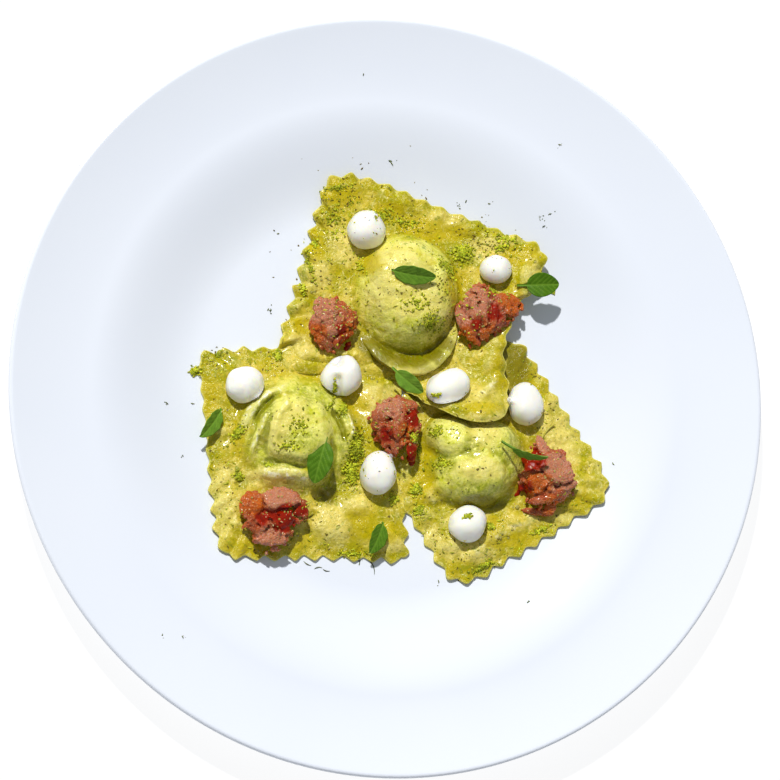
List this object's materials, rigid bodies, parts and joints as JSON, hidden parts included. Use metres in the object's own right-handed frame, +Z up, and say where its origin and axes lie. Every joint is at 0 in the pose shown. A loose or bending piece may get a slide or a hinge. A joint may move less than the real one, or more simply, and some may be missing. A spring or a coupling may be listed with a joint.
{
  "type": "plate of ravioli",
  "caption": "Large fluted ravioli with domed fillings overlapping on a white coupe plate, with cream dots, chopped tartare and small herb leaves.",
  "frame": {"origin": "centre of the plate's foot, on the surface that it stands on", "axes": "+Z up, +X to the plate's right and +Y to its far side, with the piece that lies on top at the far side"},
  "size_m": [0.28, 0.28, 0.0293],
  "materials": {
    "porcelain": "smooth white glaze",
    "pasta": "cooked green pasta, wet with oil",
    "cream": "soft white cream with a dull sheen",
    "tartare": "moist, translucent pink to deep red",
    "herb": "matt green leaf with pale veins"
  },
  "bodies": {
    "root": {"plate": "porcelain", "raviolo_top": "pasta", "raviolo_left": "pasta", "raviolo_right": "pasta", "cream_1": "cream", "cream_2": "cream", "cream_3": "cream", "cream_4": "cream", "cream_5": "cream", "cream_6": "cream", "cream_7": "cream", "cream_8": "cream", "tartare_1": "tartare", "tartare_2": "tartare", "tartare_3": "tartare", "tartare_4": "tartare", "tartare_5": "tartare", "leaf_1": "herb", "leaf_2": "herb", "leaf_3": "herb", "leaf_4": "herb", "leaf_5": "herb", "leaf_6": "herb", "leaf_7": "herb"}
  },
  "joints": []
}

■ ■ ■

◆ WHAT YOU ARE ASKED TO DO:
Read through the data and copy every line where "bodies" shows up.

◆ TASK ANSWER:
List this object's materials, rigid bodies, parts and joints as JSON, hidden parts included. Use metres in the object's own right-handed frame, +Z up, and say where its origin and axes lie. Every joint is at 0 in the pose shown. A loose or bending piece may get a slide or a hinge. A joint may move less than the real one, or more simply, and some may be missing. A spring or a coupling may be listed with a joint.
  "bodies": {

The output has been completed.